Extract all data as written.

Dataset excerpt
########################################
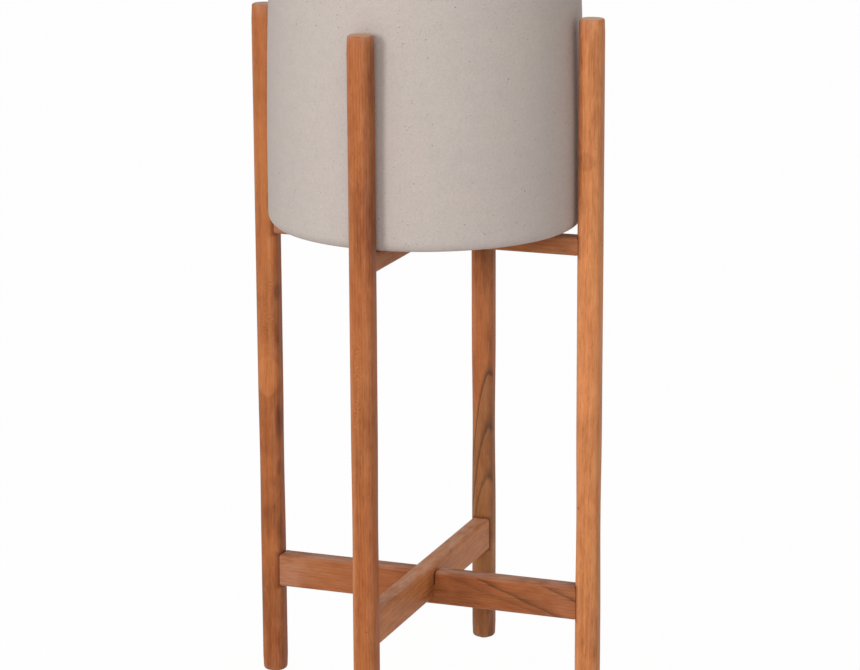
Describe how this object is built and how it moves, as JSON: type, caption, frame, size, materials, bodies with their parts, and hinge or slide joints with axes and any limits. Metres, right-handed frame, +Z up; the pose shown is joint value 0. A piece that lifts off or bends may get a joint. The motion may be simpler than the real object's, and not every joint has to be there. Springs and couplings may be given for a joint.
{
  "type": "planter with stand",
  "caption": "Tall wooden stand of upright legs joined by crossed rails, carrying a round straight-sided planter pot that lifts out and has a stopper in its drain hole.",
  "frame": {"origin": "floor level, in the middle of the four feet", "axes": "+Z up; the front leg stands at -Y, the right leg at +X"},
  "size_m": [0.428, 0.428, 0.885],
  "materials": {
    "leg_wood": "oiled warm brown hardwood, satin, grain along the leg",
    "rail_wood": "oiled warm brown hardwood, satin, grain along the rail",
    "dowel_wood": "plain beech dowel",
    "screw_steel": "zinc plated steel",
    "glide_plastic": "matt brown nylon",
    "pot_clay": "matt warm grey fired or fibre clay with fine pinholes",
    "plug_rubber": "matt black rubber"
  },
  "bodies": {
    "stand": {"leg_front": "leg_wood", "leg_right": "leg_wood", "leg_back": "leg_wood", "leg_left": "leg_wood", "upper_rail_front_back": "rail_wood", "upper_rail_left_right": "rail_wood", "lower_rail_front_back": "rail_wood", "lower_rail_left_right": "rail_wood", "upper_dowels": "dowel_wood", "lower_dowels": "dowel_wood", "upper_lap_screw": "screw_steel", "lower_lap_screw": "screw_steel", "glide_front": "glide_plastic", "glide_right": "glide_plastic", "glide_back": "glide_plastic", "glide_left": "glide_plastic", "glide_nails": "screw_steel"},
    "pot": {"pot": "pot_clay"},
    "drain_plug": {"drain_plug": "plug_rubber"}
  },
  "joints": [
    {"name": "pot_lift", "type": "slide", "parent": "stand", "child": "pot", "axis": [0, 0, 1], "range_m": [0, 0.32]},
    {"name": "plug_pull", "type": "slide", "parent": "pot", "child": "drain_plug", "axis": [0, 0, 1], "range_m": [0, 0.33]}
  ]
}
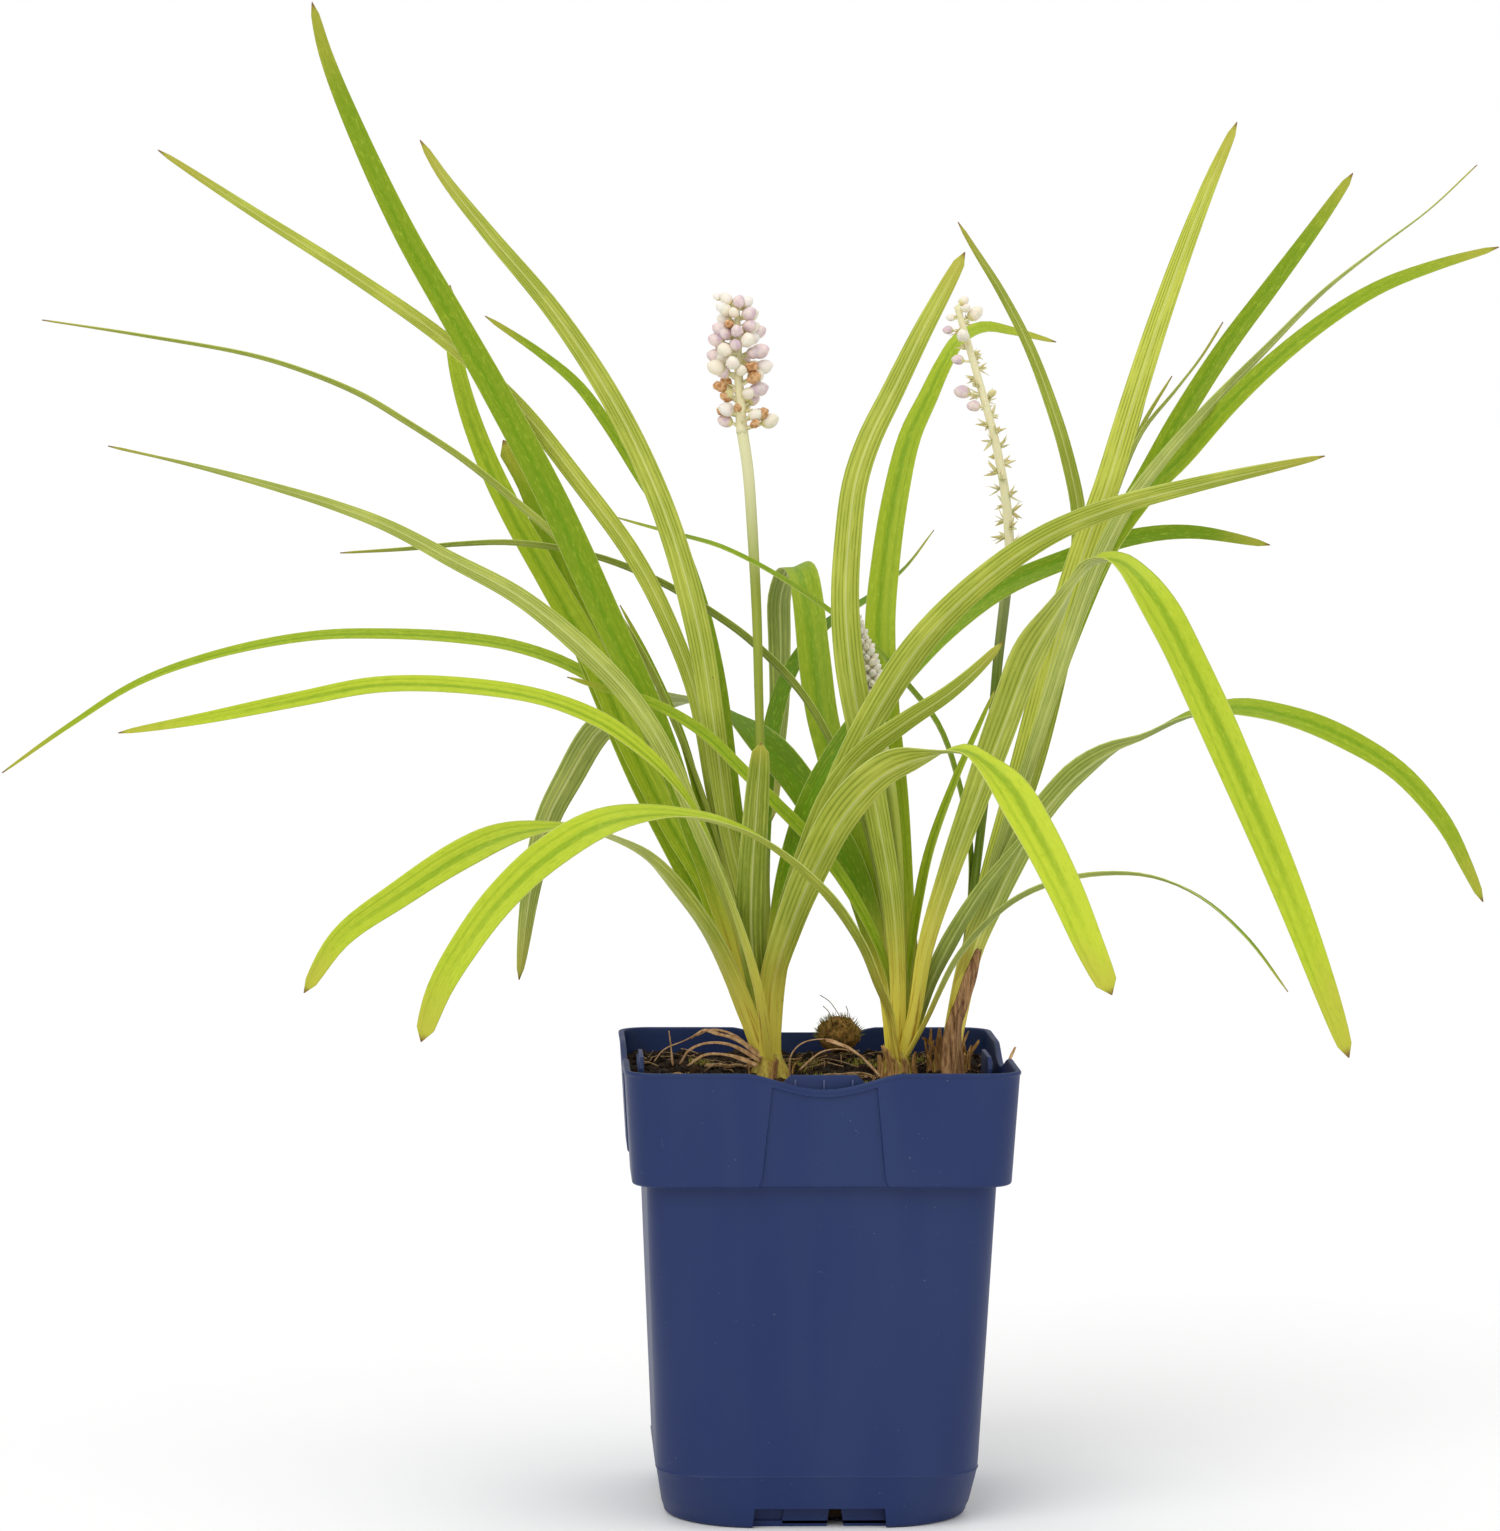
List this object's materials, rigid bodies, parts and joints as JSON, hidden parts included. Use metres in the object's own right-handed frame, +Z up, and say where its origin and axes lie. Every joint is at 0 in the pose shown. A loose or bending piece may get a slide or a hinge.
########################################
▶ Exercise result
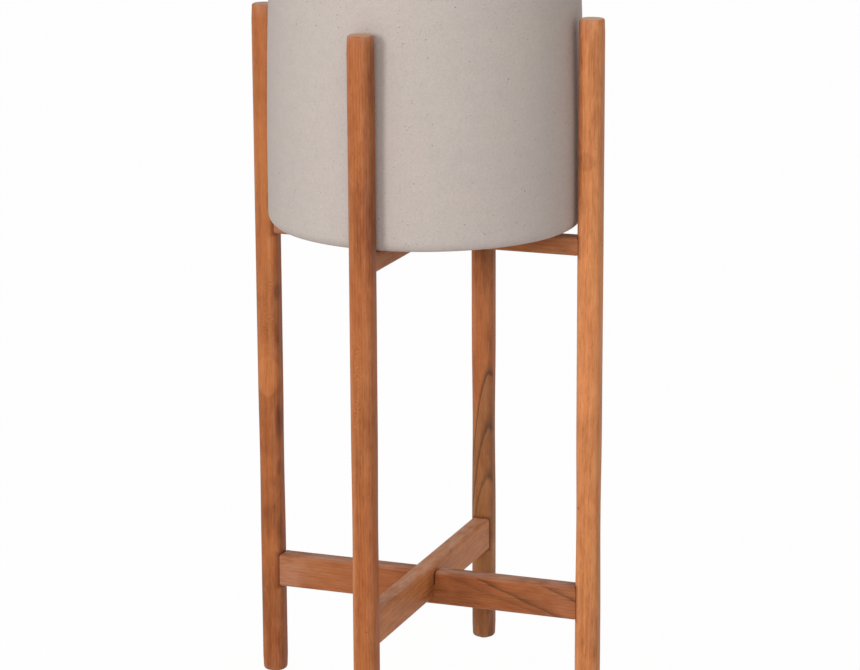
Describe how this object is built and how it moves, as JSON: type, caption, frame, size, materials, bodies with their parts, and hinge or slide joints with axes and any limits. Metres, right-handed frame, +Z up; the pose shown is joint value 0. A piece that lifts off or bends may get a joint. The motion may be simpler than the real object's, and not every joint has to be there. Springs and couplings may be given for a joint.
{
  "type": "planter with stand",
  "caption": "Tall wooden stand of upright legs joined by crossed rails, carrying a round straight-sided planter pot that lifts out and has a stopper in its drain hole.",
  "frame": {"origin": "floor level, in the middle of the four feet", "axes": "+Z up; the front leg stands at -Y, the right leg at +X"},
  "size_m": [0.428, 0.428, 0.885],
  "materials": {
    "leg_wood": "oiled warm brown hardwood, satin, grain along the leg",
    "rail_wood": "oiled warm brown hardwood, satin, grain along the rail",
    "dowel_wood": "plain beech dowel",
    "screw_steel": "zinc plated steel",
    "glide_plastic": "matt brown nylon",
    "pot_clay": "matt warm grey fired or fibre clay with fine pinholes",
    "plug_rubber": "matt black rubber"
  },
  "bodies": {
    "stand": {"leg_front": "leg_wood", "leg_right": "leg_wood", "leg_back": "leg_wood", "leg_left": "leg_wood", "upper_rail_front_back": "rail_wood", "upper_rail_left_right": "rail_wood", "lower_rail_front_back": "rail_wood", "lower_rail_left_right": "rail_wood", "upper_dowels": "dowel_wood", "lower_dowels": "dowel_wood", "upper_lap_screw": "screw_steel", "lower_lap_screw": "screw_steel", "glide_front": "glide_plastic", "glide_right": "glide_plastic", "glide_back": "glide_plastic", "glide_left": "glide_plastic", "glide_nails": "screw_steel"},
    "pot": {"pot": "pot_clay"},
    "drain_plug": {"drain_plug": "plug_rubber"}
  },
  "joints": [
    {"name": "pot_lift", "type": "slide", "parent": "stand", "child": "pot", "axis": [0, 0, 1], "range_m": [0, 0.32]},
    {"name": "plug_pull", "type": "slide", "parent": "pot", "child": "drain_plug", "axis": [0, 0, 1], "range_m": [0, 0.33]}
  ]
}
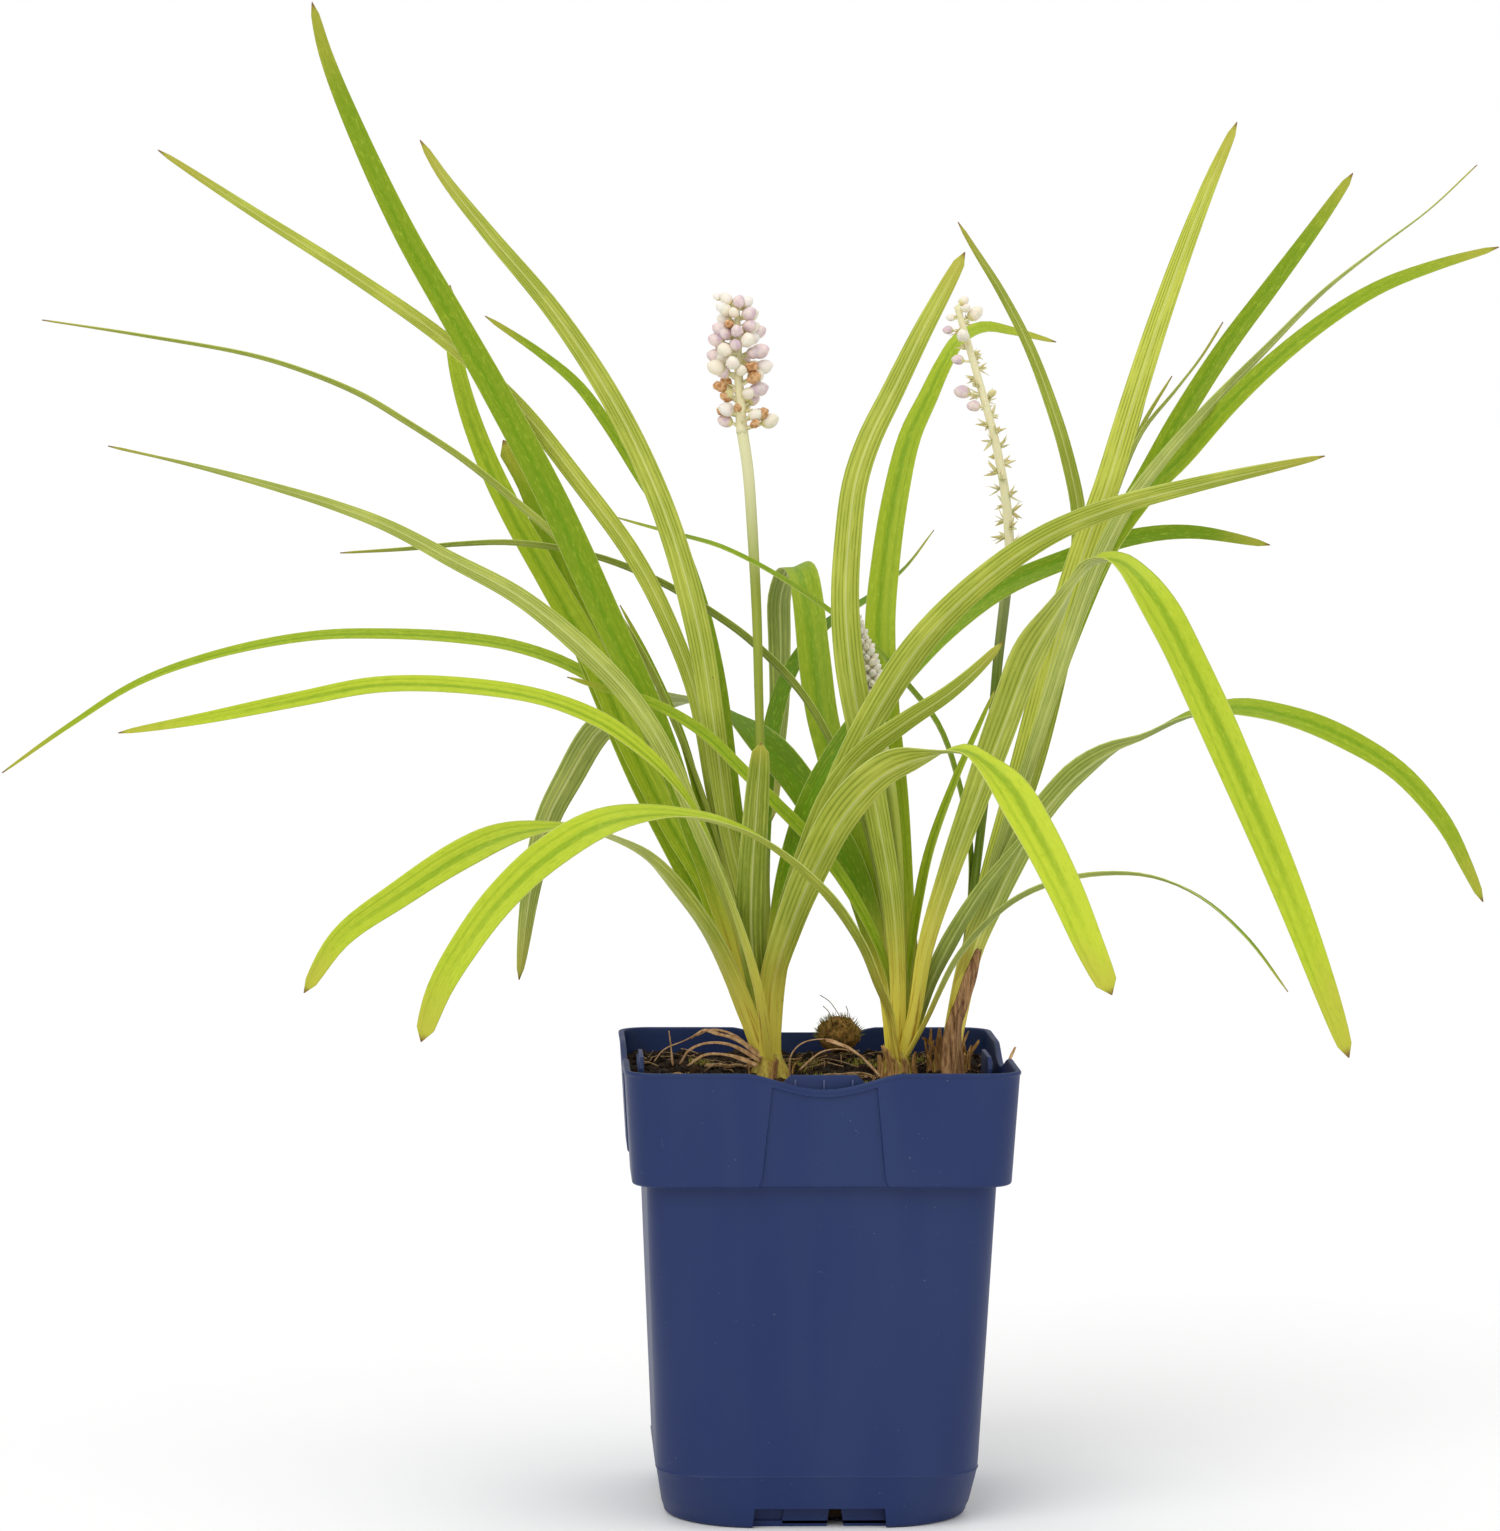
List this object's materials, rigid bodies, parts and joints as JSON, hidden parts included. Use metres in the object's own right-handed frame, +Z up, and say where its origin and axes lie. Every joint is at 0 in the pose shown. A loose or bending piece may get a slide or a hinge.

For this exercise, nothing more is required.